The two guys seated next to me were returning to Seoul from a business trip and when they saw me looking over my welcome packet they asked a bunch of questions and gave me some tips about the city and told me that everyone would be really helpful and friendly. We chatted about the weather and they made sure I knew it’d be cold soon and did I bring a coat. Before we landed just after 6pm they even checked that I was all set with transportation from the airport and wouldn’t be wandering aimlessly. I’m telling you, either I earned some good karma of late or there was something in the water yesterday because people were being totally nice. For a frazzled first time flier I can’t tell you how much I appreciated all the help.
Phase Three went relatively smoothly as well. After getting through the immigration line I scooped up my luggage, internally wept with joy that it hadn’t gotten lost, and headed through customs and out to the bus stops. Luckily the stop I needed was right in front of me because carrying a heavy backpack, a laptop/miscellaneous items bag, two suitcases, and a coat was awkward as hell. My suitcases kept toppling over but the bus to City Air Terminal in Seoul arrived quickly. I bought a ticket for ₩15,000 won (just under $15) and hopped on board.
At this point the exhaustion started catching up with me (I only slept a little on the way to Incheon and had basically been awake since 10am Thursday) and I nodded off a few times during the drive. It was under an hour to CAT and then on to Phase Four upon arrival.
From CAT I took a taxi to the hotel that I’m staying at for the duration of training. I shared it with another CDI trainee and a friend of a fellow trainee who was meeting her. At the hotel I checked in, lugged my stuff to my room, called my recruiter to say I’d made it, emailed home, took a shower, and collapsed. I was so tired and so gross from all that traveling. I slept for about 10 hours and I think I may have avoided the dreaded jet lag. The lack of sleep meant I slept beautifully last night and I drank so much water and orange juice between Boston and Incheon that I feel pretty okay now.
At the hotel I'm rooming with another trainee and yesterday I went exploring with her and two friends who trained a few weeks ago. We went to Myeongdong and Namdaemun Market which were knock-offs heaven with food stalls and coffee shops and clothing stores sprinkled in between. Today I start training but there's apparently so many of us in this session that they've broken us into morning and afternoon groups. My roommate is heading there now and I'll be going downstairs around noon to catch the bus to the training center.
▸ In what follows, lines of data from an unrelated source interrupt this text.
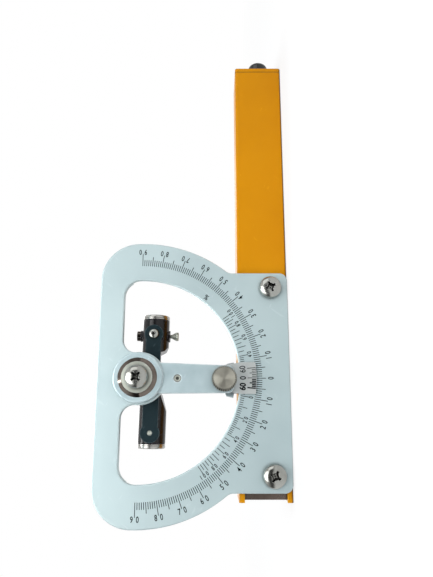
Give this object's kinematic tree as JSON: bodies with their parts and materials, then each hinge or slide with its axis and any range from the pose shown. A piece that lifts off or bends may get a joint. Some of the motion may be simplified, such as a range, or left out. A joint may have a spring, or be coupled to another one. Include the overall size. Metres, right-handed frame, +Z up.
{
  "type": "abney level",
  "caption": "Hand-held slope level: a square sighting tube with an arc plate, an index arm with vernier and clamp, and a bubble that turns with the arm.",
  "frame": {"origin": "on the sighting tube's flat underside, in the tube's middle plane, straight below the arm's pivot", "axes": "+X along the sighting tube towards the eyepiece, +Z up from the tube to the pivot; the arc plate faces -Y"},
  "size_m": [0.159, 0.0269, 0.0593],
  "materials": {
    "yellow_paint": "semi-gloss",
    "black_finish": "gloss",
    "white_enamel": "satin",
    "slate_paint": "satin",
    "arm_metal": "satin plated",
    "vernier_metal": "matt",
    "satin_steel": "satin",
    "knurled_steel": "turned",
    "screw_steel": "bright plated",
    "bright_chrome": "polished",
    "bush_brass": "turned",
    "clear_glass": "clear",
    "silvered_glass": "silvered",
    "vial_spirit": "clear tinted"
  },
  "bodies": {
    "frame": {"sighting_tube": "yellow_paint", "tube_end_cap": "yellow_paint", "objective_frame": "satin_steel", "objective_glass": "clear_glass", "index_wire": "satin_steel", "mirror_holder": "black_finish", "mirror": "silvered_glass", "mirror_screw_1": "screw_steel", "mirror_screw_2": "screw_steel", "arc_plate": "white_enamel", "plate_screw_1": "screw_steel", "plate_screw_2": "screw_steel", "pivot_bush": "bush_brass", "friction_washer": "bush_brass"},
    "arm": {"index_arm": "arm_metal", "arm_set_screw": "screw_steel", "pivot_axle": "satin_steel", "cone_washer": "bright_chrome", "flat_washer": "bright_chrome", "pivot_screw": "screw_steel", "vernier_plate": "vernier_metal", "vernier_screw_1": "screw_steel", "vernier_screw_2": "screw_steel", "bubble_strap": "slate_paint", "vial_hinge_pin": "satin_steel", "adjusting_post": "satin_steel", "post_screw": "screw_steel"},
    "clamp_knob": {"thumb_screw": "knurled_steel"},
    "jaw": {"clamp_jaw": "arm_metal"},
    "vial": {"vial_housing": "black_finish", "vial_cap_1": "bright_chrome", "vial_cap_2": "bright_chrome", "vial_glass": "clear_glass", "vial_liquid": "vial_spirit"},
    "adjuster": {"adjusting_screw": "bright_chrome", "adjusting_nut": "bright_chrome"},
    "eyepiece": {"eyepiece_barrel": "black_finish", "eyepiece_lens": "clear_glass"}
  },
  "joints": [
    {"name": "arm_swing", "type": "hinge", "parent": "frame", "child": "arm", "pos_m": [0, -0.009, 0.04625], "axis": [0, 1, 0], "range_deg": [-86, 84]},
    {"name": "thumb_turn", "type": "hinge", "parent": "arm", "child": "clamp_knob", "pos_m": [-0.00045, -0.013, 0.02025], "axis": [0, 1, 0], "range_deg": [0, 202]},
    {"name": "jaw_slide", "type": "slide", "parent": "arm", "child": "jaw", "axis": [0, -1, 0], "range_m": [0, 0.00028]},
    {"name": "vial_tilt", "type": "hinge", "parent": "arm", "child": "vial", "pos_m": [-0.01626, -0.003, 0.04313], "axis": [0, 1, 0], "range_deg": [-1, 1]},
    {"name": "adjuster_turn", "type": "hinge", "parent": "vial", "child": "adjuster", "pos_m": [0.0144, 0, 0.046], "axis": [0.0175, 0, 0.9998], "range_deg": [-550, 550]},
    {"name": "eyepiece_focus", "type": "slide", "parent": "frame", "child": "eyepiece", "axis": [1, 0, 0], "range_m": [-0.003, 0.003]}
  ],
  "couplings": [
    {"joint": "thumb_turn", "follows": "jaw_slide", "rad_per_m": 12566},
    {"joint": "adjuster_turn", "follows": "vial_tilt", "ratio": -549.34}
  ]
}
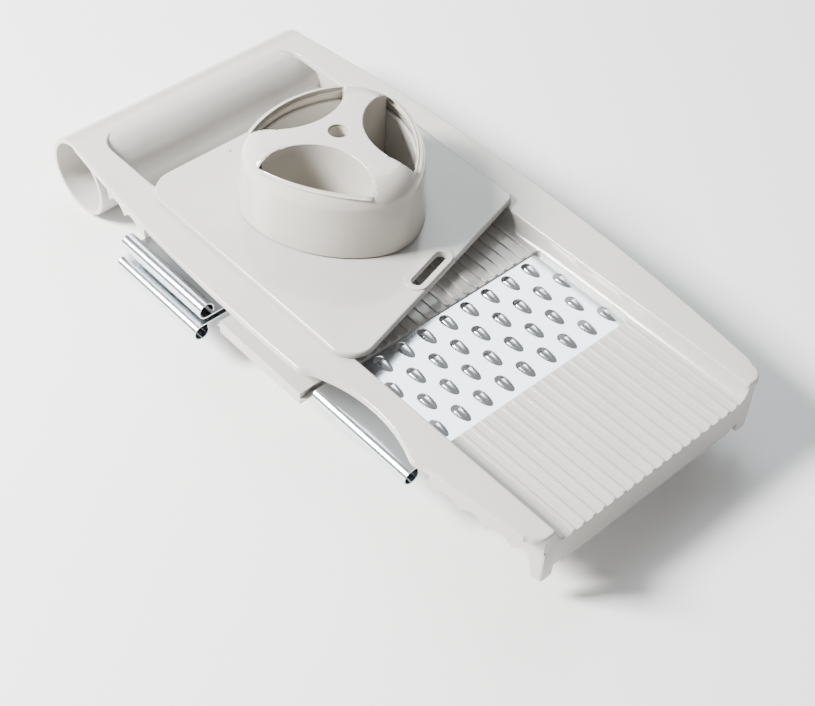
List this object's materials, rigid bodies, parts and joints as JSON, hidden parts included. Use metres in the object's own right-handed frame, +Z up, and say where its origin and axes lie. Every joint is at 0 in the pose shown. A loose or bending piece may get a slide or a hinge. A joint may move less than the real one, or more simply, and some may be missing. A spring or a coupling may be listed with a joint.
{
  "type": "mandoline slicer",
  "caption": "Kitchen mandoline slicer with a hollow handle tube, a ribbed food channel, a coarse grater in its window, stored inserts below, and a sliding hand guard with a domed pusher.",
  "frame": {"origin": "centre line of the slicer, on the surface it stands on, under the middle insert guide", "axes": "+X to the right as seen from the lower end, away from the rolled edges of the inserts; +Y along the frame towards the handle; +Z up out of the food channel"},
  "size_m": [0.1775, 0.34, 0.0855],
  "materials": {
    "frame_plastic": "glossy moulded off-white plastic, fine moulding texture below",
    "guard_plastic": "high gloss moulded off-white plastic",
    "cap_plastic": "high gloss moulded plastic, slightly warmer than the frame",
    "grater_steel": "bright rolled stainless steel sheet with pressed teeth",
    "blade_steel": "ground stainless steel"
  },
  "bodies": {
    "frame": {"left_flange": "frame_plastic", "right_flange": "frame_plastic", "left_front_skirt": "frame_plastic", "left_rear_skirt": "frame_plastic", "right_skirt": "frame_plastic", "left_channel_wall": "frame_plastic", "right_channel_wall": "frame_plastic", "outfeed_deck": "frame_plastic", "infeed_deck": "frame_plastic", "grip_bridge": "frame_plastic", "end_apron": "frame_plastic", "handle_tube": "frame_plastic", "front_guide": "frame_plastic", "middle_guide": "frame_plastic", "rear_guide": "frame_plastic", "guide_end_wall": "frame_plastic"},
    "coarse_insert": {"coarse_grater": "grater_steel"},
    "medium_insert": {"medium_grater": "grater_steel"},
    "fine_insert": {"fine_grater": "grater_steel"},
    "slicing_insert": {"cassette_body": "frame_plastic", "cassette_blade": "blade_steel", "blade_rivets": "blade_steel"},
    "guard": {"guard_plate": "guard_plastic", "guard_chimney": "guard_plastic", "guard_runners": "guard_plastic"},
    "pusher": {"pusher_cap": "cap_plastic", "pusher_core": "cap_plastic", "pusher_disc": "cap_plastic", "food_pins": "blade_steel"}
  },
  "joints": [
    {"name": "coarse_insert_draw", "type": "slide", "parent": "frame", "child": "coarse_insert", "axis": [-1, 0, 0], "range_m": [0, 0.14]},
    {"name": "medium_insert_draw", "type": "slide", "parent": "frame", "child": "medium_insert", "axis": [-1, 0, 0], "range_m": [0, 0.14]},
    {"name": "fine_insert_draw", "type": "slide", "parent": "frame", "child": "fine_insert", "axis": [-1, 0, 0], "range_m": [0, 0.14]},
    {"name": "slicing_insert_draw", "type": "slide", "parent": "frame", "child": "slicing_insert", "axis": [-1, 0, 0], "range_m": [0, 0.14]},
    {"name": "guard_slide", "type": "slide", "parent": "frame", "child": "guard", "axis": [0, -1, 0], "range_m": [-0.004, 0.165]},
    {"name": "pusher_lift", "type": "slide", "parent": "guard", "child": "pusher", "axis": [0, 0, 1], "range_m": [0, 0.045]}
  ]
}
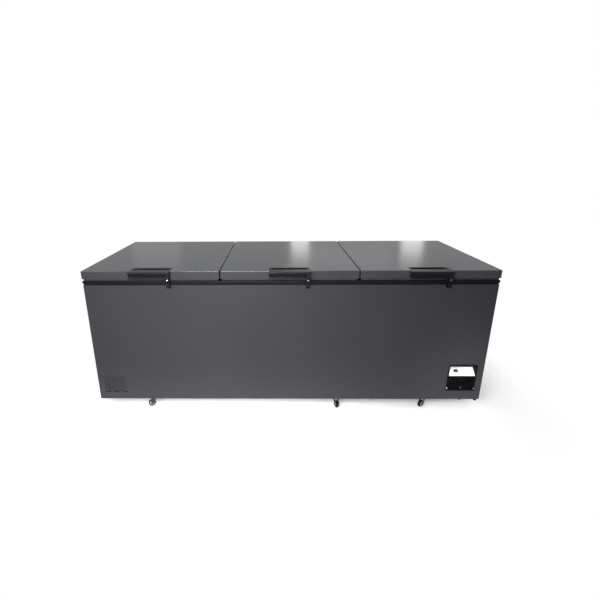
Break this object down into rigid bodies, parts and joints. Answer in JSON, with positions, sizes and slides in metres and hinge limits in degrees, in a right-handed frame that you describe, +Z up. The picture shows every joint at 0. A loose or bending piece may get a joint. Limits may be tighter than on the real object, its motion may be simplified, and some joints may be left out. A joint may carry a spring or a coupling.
{
  "type": "chest freezer",
  "caption": "Long low chest freezer with rear-hinged lids, moulded front grips with locks, a lower-corner control module and swivel casters.",
  "frame": {"origin": "on the floor, under the middle of the overall box", "axes": "+Z up, +X along the length to the end with the control module, -Y to the front"},
  "size_m": [2.4, 1.01, 0.916],
  "materials": {
    "body_paint": "satin dark grey powder coat",
    "lid_paint": "semi-gloss dark grey coat",
    "black_plastic": "moulded, light grain",
    "white_plastic": "smooth white",
    "button_grey": "pale grey keycap",
    "liner_metal": "embossed, coated",
    "foam": "closed-cell polyurethane foam",
    "seal_rubber": "soft matte seal",
    "zinc_steel": "galvanised sheet",
    "hinge_steel": "zinc plated",
    "chrome": "polished",
    "compressor_black": "black enamel",
    "fork_black": "black coated pressing",
    "caster_tyre": "dark tread with a pale grey hub"
  },
  "bodies": {
    "root": {"cabinet_shell": "body_paint", "base_pan": "zinc_steel", "inner_liner": "liner_metal", "cabinet_foam": "foam", "vent_box": "black_plastic", "rim_frame": "black_plastic", "control_housing": "black_plastic", "control_panel": "white_plastic", "front_grille": "black_plastic", "fan_bracket": "zinc_steel", "compressor": "compressor_black", "machine_cover": "body_paint", "cable_gland": "black_plastic", "drain_cap": "black_plastic", "lock_catch_1": "black_plastic", "hinge_base_1_left": "hinge_steel", "hinge_base_1_right": "hinge_steel", "lock_catch_2": "black_plastic", "hinge_base_2_left": "hinge_steel", "hinge_base_2_right": "hinge_steel", "lock_catch_3": "black_plastic", "hinge_base_3_left": "hinge_steel", "hinge_base_3_right": "hinge_steel"},
    "fan": {"fan_blade": "black_plastic"},
    "button_1": {"button_1": "button_grey"},
    "button_2": {"button_2": "button_grey"},
    "button_3": {"button_3": "button_grey"},
    "lid_1": {"lid_skin_1": "lid_paint", "lid_tray_1": "white_plastic", "lid_gasket_1": "seal_rubber", "lid_handle_1": "black_plastic", "hinge_leaf_1_left": "hinge_steel", "hinge_leaf_1_right": "hinge_steel"},
    "lock_1": {"lock_barrel_1": "chrome"},
    "lid_2": {"lid_skin_2": "lid_paint", "lid_tray_2": "white_plastic", "lid_gasket_2": "seal_rubber", "lid_handle_2": "black_plastic", "hinge_leaf_2_left": "hinge_steel", "hinge_leaf_2_right": "hinge_steel"},
    "lock_2": {"lock_barrel_2": "chrome"},
    "lid_3": {"lid_skin_3": "lid_paint", "lid_tray_3": "white_plastic", "lid_gasket_3": "seal_rubber", "lid_handle_3": "black_plastic", "hinge_leaf_3_left": "hinge_steel", "hinge_leaf_3_right": "hinge_steel"},
    "lock_3": {"lock_barrel_3": "chrome"},
    "fork_1": {"caster_fork_1": "fork_black"},
    "wheel_1": {"caster_wheel_1": "caster_tyre"},
    "fork_2": {"caster_fork_2": "fork_black"},
    "wheel_2": {"caster_wheel_2": "caster_tyre"},
    "fork_3": {"caster_fork_3": "fork_black"},
    "wheel_3": {"caster_wheel_3": "caster_tyre"},
    "fork_4": {"caster_fork_4": "fork_black"},
    "wheel_4": {"caster_wheel_4": "caster_tyre"},
    "fork_5": {"caster_fork_5": "fork_black"},
    "wheel_5": {"caster_wheel_5": "caster_tyre"},
    "fork_6": {"caster_fork_6": "fork_black"},
    "wheel_6": {"caster_wheel_6": "caster_tyre"}
  },
  "joints": [
    {"name": "fan_spin", "type": "hinge", "parent": "root", "child": "fan", "pos_m": [1.067, -0.345, 0.2], "axis": [0, 1, 0], "continuous": true},
    {"name": "button_1_press", "type": "slide", "parent": "root", "child": "button_1", "axis": [0, 0.6428, -0.766], "range_m": [0, 0.001], "stiffness_N_per_m": 300},
    {"name": "button_2_press", "type": "slide", "parent": "root", "child": "button_2", "axis": [0, 0.6428, -0.766], "range_m": [0, 0.001], "stiffness_N_per_m": 300},
    {"name": "button_3_press", "type": "slide", "parent": "root", "child": "button_3", "axis": [0, 0.6428, -0.766], "range_m": [0, 0.001], "stiffness_N_per_m": 300},
    {"name": "lid_1_hinge", "type": "hinge", "parent": "root", "child": "lid_1", "pos_m": [-0.80167, 0.496, 0.893], "axis": [-1, 0, 0], "range_deg": [0, 85]},
    {"name": "lock_1_turn", "type": "hinge", "parent": "lid_1", "child": "lock_1", "pos_m": [-0.69767, -0.495, 0.8675], "axis": [0, -1, 0], "range_deg": [0, 90]},
    {"name": "lid_2_hinge", "type": "hinge", "parent": "root", "child": "lid_2", "pos_m": [0, 0.496, 0.893], "axis": [-1, 0, 0], "range_deg": [0, 85]},
    {"name": "lock_2_turn", "type": "hinge", "parent": "lid_2", "child": "lock_2", "pos_m": [0.104, -0.495, 0.8675], "axis": [0, -1, 0], "range_deg": [0, 90]},
    {"name": "lid_3_hinge", "type": "hinge", "parent": "root", "child": "lid_3", "pos_m": [0.80167, 0.496, 0.893], "axis": [-1, 0, 0], "range_deg": [0, 85]},
    {"name": "lock_3_turn", "type": "hinge", "parent": "lid_3", "child": "lock_3", "pos_m": [0.90567, -0.495, 0.8675], "axis": [0, -1, 0], "range_deg": [0, 90]},
    {"name": "caster_1_swivel", "type": "hinge", "parent": "root", "child": "fork_1", "pos_m": [-0.87, -0.418, 0.07], "axis": [0, 0, 1], "continuous": true},
    {"name": "caster_1_roll", "type": "hinge", "parent": "fork_1", "child": "wheel_1", "pos_m": [-0.88854, -0.42549, 0.022], "axis": [-0.3746, 0.9272, 0], "continuous": true},
    {"name": "caster_2_swivel", "type": "hinge", "parent": "root", "child": "fork_2", "pos_m": [0.307, -0.418, 0.07], "axis": [0, 0, 1], "continuous": true},
    {"name": "caster_2_roll", "type": "hinge", "parent": "fork_2", "child": "wheel_2", "pos_m": [0.30978, -0.43781, 0.022], "axis": [-0.9903, -0.1392, 0], "continuous": true},
    {"name": "caster_3_swivel", "type": "hinge", "parent": "root", "child": "fork_3", "pos_m": [0.87, -0.418, 0.07], "axis": [0, 0, 1], "continuous": true},
    {"name": "caster_3_roll", "type": "hinge", "parent": "fork_3", "child": "wheel_3", "pos_m": [0.85342, -0.42918, 0.022], "axis": [-0.5592, 0.829, 0], "continuous": true},
    {"name": "caster_4_swivel", "type": "hinge", "parent": "root", "child": "fork_4", "pos_m": [-0.87, 0.418, 0.07], "axis": [0, 0, 1], "continuous": true},
    {"name": "caster_4_roll", "type": "hinge", "parent": "fork_4", "child": "wheel_4", "pos_m": [-0.85121, 0.42484, 0.022], "axis": [0.342, -0.9397, 0], "continuous": true},
    {"name": "caster_5_swivel", "type": "hinge", "parent": "root", "child": "fork_5", "pos_m": [0.307, 0.418, 0.07], "axis": [0, 0, 1], "continuous": true},
    {"name": "caster_5_roll", "type": "hinge", "parent": "fork_5", "child": "wheel_5", "pos_m": [0.28768, 0.41282, 0.022], "axis": [-0.2588, 0.9659, 0], "continuous": true},
    {"name": "caster_6_swivel", "type": "hinge", "parent": "root", "child": "fork_6", "pos_m": [0.87, 0.418, 0.07], "axis": [0, 0, 1], "continuous": true},
    {"name": "caster_6_roll", "type": "hinge", "parent": "fork_6", "child": "wheel_6", "pos_m": [0.85468, 0.43086, 0.022], "axis": [0.6428, 0.766, 0], "continuous": true}
  ]
}
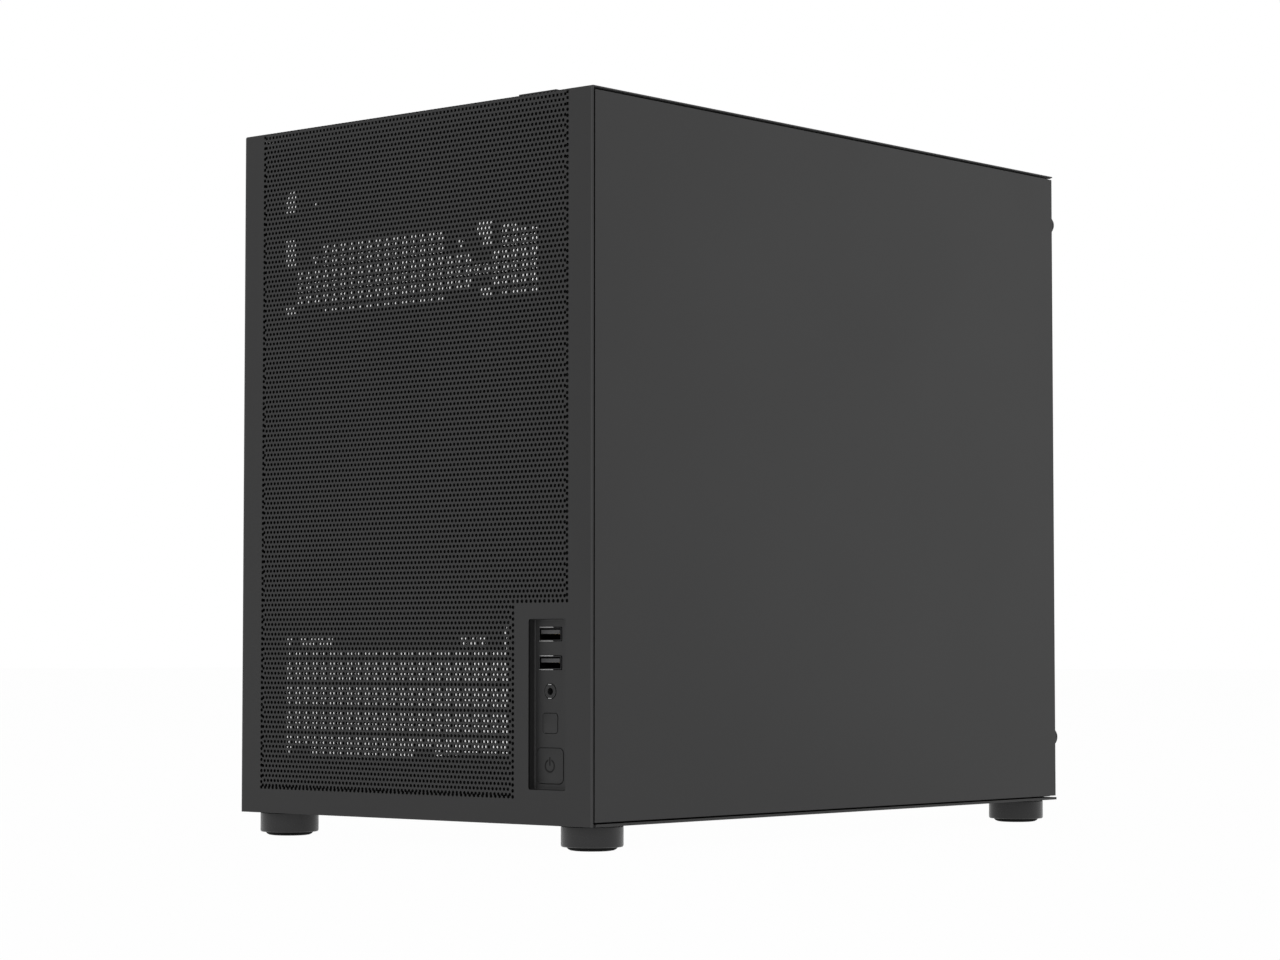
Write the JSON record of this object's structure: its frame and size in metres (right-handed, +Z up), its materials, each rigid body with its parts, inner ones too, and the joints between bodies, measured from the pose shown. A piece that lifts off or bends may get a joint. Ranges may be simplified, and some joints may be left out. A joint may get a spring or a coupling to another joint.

I haven't snapped too many pictures yet which is why this post is a giant wall of text but once I'm settled in that will definitely be changing. When I came through customs at Incheon however I finally did pull my camera out to capture this amusing greeting message:
Heh. Welcome to Korea.
Trivia of the Day: Tetraphobia is an aversion to or fear of the number 4. It is a superstition most common in East Asian regions such as mainland China, island of Taiwan, Japan and Korea. The Chinese word for four sounds quite similar to the word for death, in many forms of spoken Chinese. Similarly, the Sino-Japanese and Sino-Korean words for four, shi (Japanese – other four is Yon) and sa (사, Korean), sound identical to death in each language. In Korea, tetraphobia is less extreme, but the floor number 4 is almost always skipped in hospitals and similar public buildings. In other buildings, the fourth floor is sometimes labeled "F" (Four) instead of "4" in elevators. Apartment numbers containing multiple occurrences of the number 4 (such as 404) are likely to be avoided to an extent that the value of the property is adversely affected. The national railroad, Korail, left out the locomotive number 4444 when numbering a locomotive class from 4401 upwards.
My hotel has the fourth floor labeled in the elevator but I'll be keeping an eye out in other buildings.